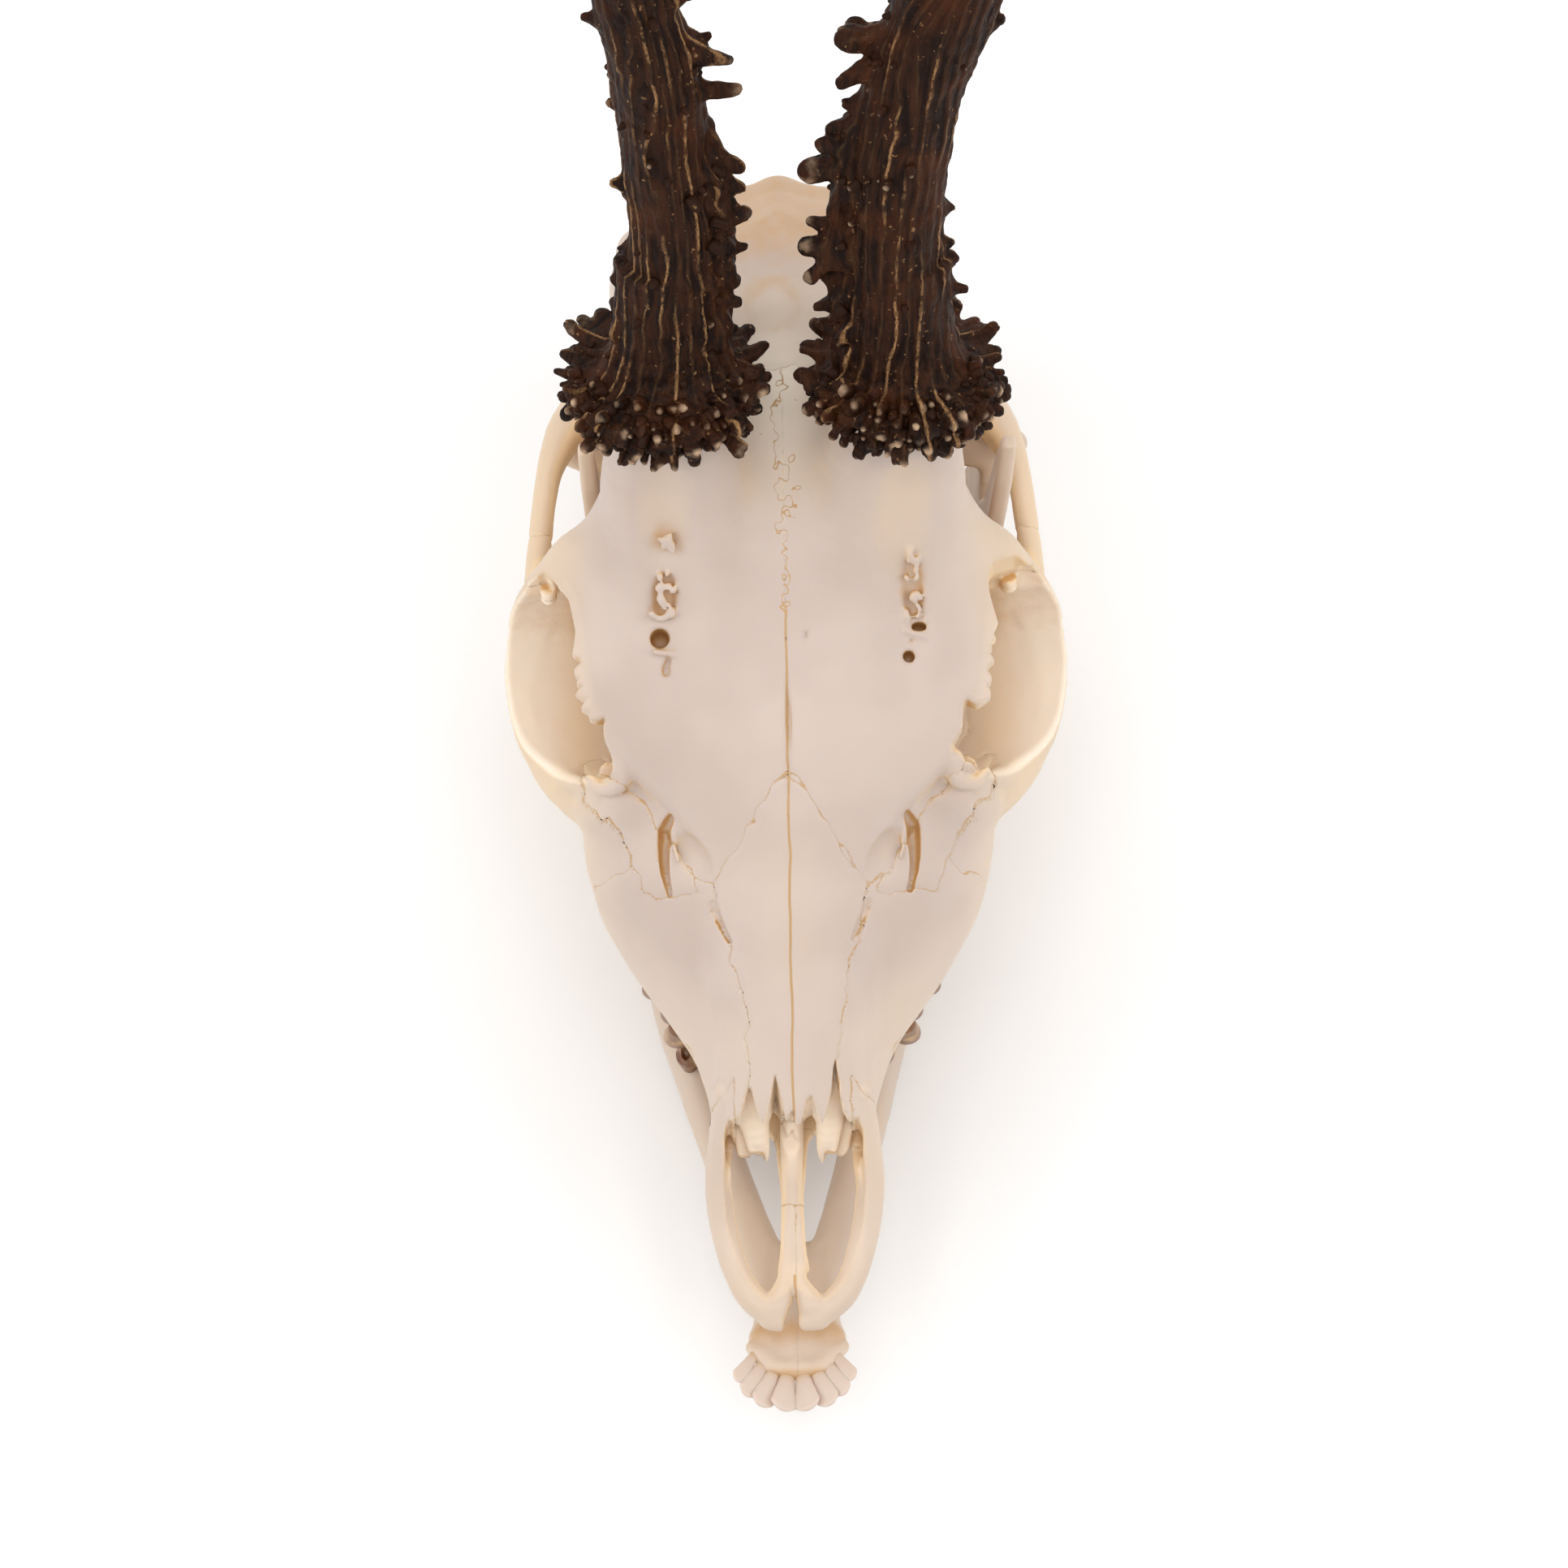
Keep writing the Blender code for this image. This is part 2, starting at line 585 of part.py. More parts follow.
RAMUS = [       # side outline of the rising branch: s, z
    (104, -20), (112, -12), (118, -1), (123, 11), (127, 22), (130.5, 33), (134, 41), (138.5, 46.5),
    (141, 45.6), (140.6, 39), (139, 30), (138.6, 21), (140.5, 13.4), (144, 11.6), (149, 13.4),
    (155, 13.0), (155.6, 7), (154.4, -2), (156, -13), (158.6, -24), (157.6, -34), (152, -41),
    (143, -JAW_HEIGHT), (132, -41.4), (120, -40), (106, -38),
]
RAMUS_THICKNESS = 3.2
RAMUS_X = 27.0                  # inner face of the ramus at its front edge
RAMUS_SPLAY = 0.08              # how fast it moves outward towards the joint
# lower cheek teeth: s, x, half length, half width
LOWER_TEETH = [
    (52.0, 16.6, 3.8, 2.8),
    (60.0, 18.2, 4.0, 3.2),
    (68.5, 19.6, 4.2, 3.6),
    (78.0, 21.0, 5.0, 3.9),
    (89.0, 22.6, 5.6, 4.1),
    (101.5, 24.4, 6.4, 4.2),
]
LOWER_CROWN = 8.4
LOWER_CROWN_Z = -13.2           # middle of the lower crowns
# fan of front teeth: roots and edges of the innermost and the outermost one
FRONT_TEETH = 4
FRONT_ROOTS = [(1.5, -2.5, -9.6), (6.1, -3.0, -9.6)]
FRONT_CROWNS = [(1.9, -11.8, -4.2), (8.5, -8.4, -4.2)]
# outward set of each half: at the front, at the tooth row, at the ramus, and the ramus's lean
JAW_SET = {"left": (0.0, 0.6, -0.6, 0.03), "right": (0.0, -2.6, 0.9, 0.085)}


def jaw_shift(label, s, z):
    """Outward shift of a jaw half at a place, because dried halves lie a little askew."""
    front, middle, rear, lean = JAW_SET[label]
    if s < 20:
        return front
    if s < 62:
        return front + (middle - front) * (s - 20) / 42
    share = min(1.0, (s - 62) / 60)
    return middle + (rear - middle) * share + lean * share * max(0.0, z + 15)


def build_jaw_half(label):
    side = SIDES[label]
    heap = bmesh.new()
    add_loft(heap, JAW_BODY, upper=2.4, lower=2.2)
    for s, x, half_length, half_width in LOWER_TEETH:
        add_crown(heap, (x, s, LOWER_CROWN_Z), (half_width, half_length, LOWER_CROWN / 2 + 0.4))
    add_ball(heap, (30.5, 150.5, 13.4), (8.0, 4.2, 2.8), (0, -6, 4))        # condyle
    add_tube(heap, [(29, 138, -36, 4.0), (30, 148, -38, 3.8), (30.5, 156, -30, 3.2)], flat=(0, 0.7))
    for step in range(FRONT_TEETH):
        spread = step / (FRONT_TEETH - 1)
        root = Vector(FRONT_ROOTS[0]).lerp(Vector(FRONT_ROOTS[1]), spread)
        crown = Vector(FRONT_CROWNS[0]).lerp(Vector(FRONT_CROWNS[1]), spread)
        add_tube(heap, [(*root, 1.7), (*((root + crown) / 2), 1.8), (*crown, 1.9)])
    half = solid_from(f"mandible_{label}", heap, SKULL)

    heap = bmesh.new()
    inner = [(RAMUS_X + RAMUS_SPLAY * (s - RAMUS[0][0]), s, z) for s, z in RAMUS]
    near = [heap.verts.new(point) for point in inner]
    far = [heap.verts.new((x + RAMUS_THICKNESS, s, z)) for x, s, z in inner]
    count = len(RAMUS)
    for i in range(count):
        j = (i + 1) % count
        heap.faces.new((near[i], near[j], far[j], far[i]))
    heap.faces.new(near)
    heap.faces.new(far[::-1])
    branch = solid_from("ramus", heap, CUTTERS)
    join_into(half, branch)
    fuse(half, 0.85, smoothing=4)
    for vertex in half.data.vertices:
        x, s, z = (value / MM for value in vertex.co)
        x = max(x, GAP / 2)
        vertex.co.x = side * (x + jaw_shift(label, s, z)) * MM
    if side < 0:
        half.data.flip_normals()
    keep_largest(half)
    return half


def join_into(solid, other):
    heap = bmesh.new()
    heap.from_mesh(solid.data)
    heap.from_mesh(other.data)
    heap.to_mesh(solid.data)
    heap.free()


# ---------------------------------------------------------------- antlers

# centre line of each beam: distance along the lean, sideways x, bow forward (-) or back (+), radius
BEAMS = {
    "left": [(0, -18.9, 0, 8.2), (12, -17.3, 0, 7.2), (29, -16.8, 0, 7.0), (44, -17.4, 0.5, 6.9),
             (59, -18.8, 1.0, 6.8), (74, -22.2, 1.0, 6.3), (98, -27.5, 0.5, 6.6),
             (118, -32.0, -1.0, 6.8), (138, -35.5, -3.0, 5.4), (156, -38.0, -4.0, 5.2),
             (180, -39.5, -6.0, 3.6), (ANTLER_LENGTH, -38.5, -9.5, 1.4)],
    "right": [(0, 19.6, 0, 8.8), (14, 18.4, 0, 8.0), (29, 17.9, 0, 7.8), (44, 19.0, 0.5, 7.9),
              (58, 21.8, 1.0, 7.7), (74, 27.0, 1.0, 8.0), (98, 34.0, 0.5, 7.2),
              (118, 39.5, -1.0, 7.0), (138, 43.0, -3.0, 5.6), (156, 45.0, -4.0, 5.2),
              (180, 45.5, -6.0, 3.6), (ANTLER_LENGTH, 43.5, -9.5, 1.4)],
}
FRONT_FORK = 116.0              # where the front tine leaves the beam, along the beam
FRONT_TINE = [(0, 0, 0, 5.4), (6, 11, 1.0, 4.4), (18, 21, 2.5, 3.4), (34, 27, 3.5, 1.2)]
REAR_FORK = 156.0               # where the rear tine leaves it
REAR_TINE = [(0, 0, 0, 4.6), (6, -9, 1.0, 3.8), (15, -17, 2.0, 2.8), (26, -23, 2.5, 1.0)]
PEARLS = {      # big pearls on the inner side: distance along the beam, height above the bark
    "left": [(13, 4.0), (22, 3.4), (33, 4.2), (38, 3.4), (45, 3.8), (60, 6.2), (66, 5.4), (84, 4.0)],
    "right": [(11, 3.6), (20, 4.6), (24, 4.2), (40, 4.8), (50, 3.2), (64, 4.6), (70, 4.4), (88, 3.6)],
}


def beam_axis(side):
    """Directions along the beam, across it sideways and across it backwards."""
    along = Vector((0, math.sin(ANTLER_LEAN), math.cos(ANTLER_LEAN)))
    back = Vector((0, math.cos(ANTLER_LEAN), -math.sin(ANTLER_LEAN)))
    return along, Vector((side, 0, 0)), back


def beam_point(label, reach):
    """Centre and radius of a beam at a distance along it."""
    along, _, back = beam_axis(SIDES[label])
    stations = BEAMS[label]
    for low, high in zip(stations, stations[1:]):
        if reach <= high[0]:
            break
    share = (reach - low[0]) / (high[0] - low[0])
    _, x, bow, radius = (a + (b - a) * share for a, b in zip(low, high))
    base = Vector((0, CORONET_S, CORONET_Z))
    return base + Vector((x, 0, 0)) + along * reach + back * bow, radius


def build_antler(label):
    side = SIDES[label]
    along, out, back = beam_axis(side)
    heap = bmesh.new()
    beam = [(*beam_point(label, station[0])[0], station[3]) for station in BEAMS[label]]
    foot = beam_point(label, 0)[0] - along * CORONET_DEPTH
    add_tube(heap, [(*(foot - along * 2), 9.4)] + beam)
    for fork, tine in ((FRONT_FORK, FRONT_TINE), (REAR_FORK, REAR_TINE)):
        root = beam_point(label, fork)[0]
        add_tube(heap, [(*(root + along * up - back * forward + out * wide), radius)
                        for up, forward, wide, radius in tine])
    flare = 0.78 * CORONET_RADIUS
    for ring_height, ring_radius, ring_depth in ((-1.2, flare, 3.2), (1.4, flare * 0.86, 3.2)):
        ring = []
        for i in range(12):
            angle = 2 * math.pi * i / 12
            spot = foot + along * (CORONET_DEPTH + ring_height)
            spot += (out * math.cos(angle) + back * math.sin(angle)) * ring_radius
            ring.append((*spot, ring_depth))
        add_tube(heap, ring, closed=True)
    for i in range(CORONET_PEARLS):
        angle = 2 * math.pi * i / CORONET_PEARLS
        level = 1.6 * math.sin(5 * angle) - 0.6
        reach = CORONET_RADIUS + 1.6 * math.cos(3 * angle + side)
        outward = out * math.cos(angle) + back * math.sin(angle)
        root = foot + along * (CORONET_DEPTH + level) + outward * (flare - 1)
        tip = foot + along * (CORONET_DEPTH + 1.4 + 1.4 * level) + outward * (reach + 1.6)
        add_tube(heap, [(*root, 2.6), (*((root + tip) / 2), 2.2), (*tip, 1.1)])
    for reach, height in PEARLS[label]:
        centre, radius = beam_point(label, reach)
        root = centre - out * (radius - 2)
        tip = centre - out * (radius + height) + along * 0.6
        add_tube(heap, [(*root, 2.9), (*((root + tip) / 2), 2.3), (*tip, 1.0)])
    antler = solid_from(f"antler_{label}_beam", heap, SKULL)
    fuse(antler, 0.85, smoothing=3)
    cut(antler, slab(f"{antler.name}_base", foot, -along, 80, 40))
    keep_largest(antler)
    thin_out(antler, ANTLER_TRIANGLES)
    return antler


def slab(name, centre, normal, across, depth):
    """Box with its near face on a point, reaching backwards along the normal."""
    heap = bmesh.new()
    turn = Vector(normal).to_track_quat("Z", "Y").to_matrix().to_4x4()
    middle = Vector(centre) + Vector(normal).normalized() * depth / 2
    place = Matrix.Translation(middle) @ turn @ Matrix.Diagonal((across, across, depth, 1))
    bmesh.ops.create_cube(heap, size=1, matrix=place)
    return solid_from(name, heap, CUTTERS)


def divide_antler(antler, label):
    """Splits an antler at its main forks."""
    along, out, back = beam_axis(SIDES[label])
    pieces = [antler]
    cuts = [("front_tine", FRONT_FORK, -back - along * 0.24, 6.4, 7.5),
            ("rear_tine", REAR_FORK, back - along * 0.3, 4.6, 5.0)]
    for name, fork, direction, offset, below in cuts:
        direction = direction.normalized()
        up = (along - direction * along.dot(direction)).normalized()
        root = beam_point(label, fork)[0] + direction * offset + up * (TINE_SLAB / 2 - below)
        tine = copy_of(antler, f"antler_{label}_{name}")
        cut(tine, slab(f"{tine.name}_in", root, direction, TINE_SLAB, 60), "INTERSECT")
        keep_largest(tine)
        cut(antler, slab(f"{tine.name}_out", root - direction * GAP, direction, TINE_SLAB + 2 * GAP, 60))
        keep_largest(antler)
        pieces.append(tine)
    for name, reach in (("top_tine", REAR_FORK + 7), ("upper_beam", FRONT_FORK + 9)):
        spot = beam_point(label, reach)[0]
        upper = copy_of(antler, f"antler_{label}_{name}")
        cut(upper, slab(f"{upper.name}_in", spot, along, 90, 120), "INTERSECT")
        keep_largest(upper)
        cut(antler, slab(f"{upper.name}_out", spot - along * GAP, along, 90, 120))
        keep_largest(antler)
        pieces.append(upper)
    return pieces


# ---------------------------------------------------------------- assembly


def clear_scene():
    for item in list(bpy.data.objects):
        bpy.data.objects.remove(item)


def collection(name, hidden=False):
    group = bpy.data.collections.new(name)
    bpy.context.scene.collection.children.link(group)
    group.hide_render = hidden
    return group


def material(name, code, roughness):
    """Plain finish from an sRGB hex colour."""
    finish = bpy.data.materials.new(name)
    finish.use_nodes = True
    shader = finish.node_tree.nodes["Principled BSDF"]
    channels = [int(code[i:i + 2], 16) / 255 for i in (0, 2, 4)]
    linear = [c / 12.92 if c <= 0.04045 else ((c + 0.055) / 1.055) ** 2.4 for c in channels]
    shader.inputs["Base Color"].default_value = (*linear, 1)
    shader.inputs["Roughness"].default_value = roughness
    shader.inputs["Metallic"].default_value = 0
    return finish


def footed(bones):
    """Slices level flats off the underside of the jaw halves and returns their height in metres."""
    turn = Matrix.Rotation(REST_TILT, 4, "X")
    halves = [bone for bone in bones if bone.name.startswith("mandible")]
    lowest = min((turn @ vertex.co).z for half in halves for vertex in half.data.vertices)
    level = turn.inverted() @ Vector((0, 0, lowest / MM + FOOTING))
    down = turn.inverted() @ Vector((0, 0, -1))
    for half in halves:
        cut(half, slab(f"{half.name}_footing", level, down, 500, 50))
        keep_largest(half)
    return lowest + FOOTING * MM


def lay_down(solids, floor):
    """Hangs everything on one empty that tilts it and brings it to the floor, centred on the origin."""
    rest = bpy.data.objects.new("rest", None)
    SKULL.objects.link(rest)
    turn = Matrix.Rotation(REST_TILT, 4, "X")
    corners = [turn @ vertex.co for solid in solids for vertex in solid.data.vertices]
    middle_x = (min(corner.x for corner in corners) + max(corner.x for corner in corners)) / 2
    middle_y = (min(corner.y for corner in corners) + max(corner.y for corner in corners)) / 2
    rest.rotation_euler = (REST_TILT, 0, 0)
    rest.location = (-middle_x, -middle_y, -floor)
    for solid in solids:
        solid.parent = rest


def paint(solids, code, roughness):
    for solid in solids:
        solid.data.materials.clear()
        solid.data.materials.append(material(solid.name, code, roughness))
        solid.data.shade_smooth()


clear_scene()
SKULL = collection("roe_buck_skull")
CUTTERS = collection("cutters", hidden=True)

cranium = build_cranium()
thin_out(cranium, CRANIUM_TRIANGLES)
bones = divide_cranium(cranium)
antlers = []
for label in SIDES:
    half = build_jaw_half(label)
    thin_out(half, JAW_TRIANGLES)
    keep_largest(half)
    bones.append(half)
    antlers += divide_antler(build_antler(label), label)

lay_down(bones + antlers, footed(bones))
paint(bones, BONE_COLOUR, BONE_ROUGHNESS)
paint(antlers, BARK_COLOUR, BARK_ROUGHNESS)
for cutter in CUTTERS.objects:
    cutter.hide_render = True
    cutter.display_type = "WIRE"
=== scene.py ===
# Roe buck skull on its lower jaw: the looks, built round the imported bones.
#
# Every bone is drawn in the skull's own frame, in millimetres: x to the right of the picture,
# s backwards from the front of the upper jaw, z up from the upper tooth sockets. The bones are
# solid fields on a grid, joined softly, parted along their sutures and given a fine skin.

import math

import bpy
import bmesh
import numpy as np
from mathutils import Matrix, Vector


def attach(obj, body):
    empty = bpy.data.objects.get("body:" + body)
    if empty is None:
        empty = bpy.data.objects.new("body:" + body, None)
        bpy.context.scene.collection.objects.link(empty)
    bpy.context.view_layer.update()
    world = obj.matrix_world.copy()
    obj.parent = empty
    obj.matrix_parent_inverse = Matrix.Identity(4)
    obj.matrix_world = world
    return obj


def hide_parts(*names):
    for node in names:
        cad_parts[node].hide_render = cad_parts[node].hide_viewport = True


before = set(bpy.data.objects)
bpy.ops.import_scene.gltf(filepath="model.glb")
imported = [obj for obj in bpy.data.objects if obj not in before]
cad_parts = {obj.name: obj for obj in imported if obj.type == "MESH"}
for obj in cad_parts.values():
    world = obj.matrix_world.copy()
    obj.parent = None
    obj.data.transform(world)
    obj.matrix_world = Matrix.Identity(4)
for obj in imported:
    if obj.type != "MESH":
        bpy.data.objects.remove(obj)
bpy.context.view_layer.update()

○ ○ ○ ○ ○

Begin at the line that has "cranium = build_cranium()", stop after the line that has "# solid fields", and repeat exactly those lines, nothing more.

cranium = build_cranium()
thin_out(cranium, CRANIUM_TRIANGLES)
bones = divide_cranium(cranium)
antlers = []
for label in SIDES:
    half = build_jaw_half(label)
    thin_out(half, JAW_TRIANGLES)
    keep_largest(half)
    bones.append(half)
    antlers += divide_antler(build_antler(label), label)

lay_down(bones + antlers, footed(bones))
paint(bones, BONE_COLOUR, BONE_ROUGHNESS)
paint(antlers, BARK_COLOUR, BARK_ROUGHNESS)
for cutter in CUTTERS.objects:
    cutter.hide_render = True
    cutter.display_type = "WIRE"
=== scene.py ===
# Roe buck skull on its lower jaw: the looks, built round the imported bones.
#
# Every bone is drawn in the skull's own frame, in millimetres: x to the right of the picture,
# s backwards from the front of the upper jaw, z up from the upper tooth sockets. The bones are
# solid fields on a grid, joined softly, parted along their sutures and given a fine skin.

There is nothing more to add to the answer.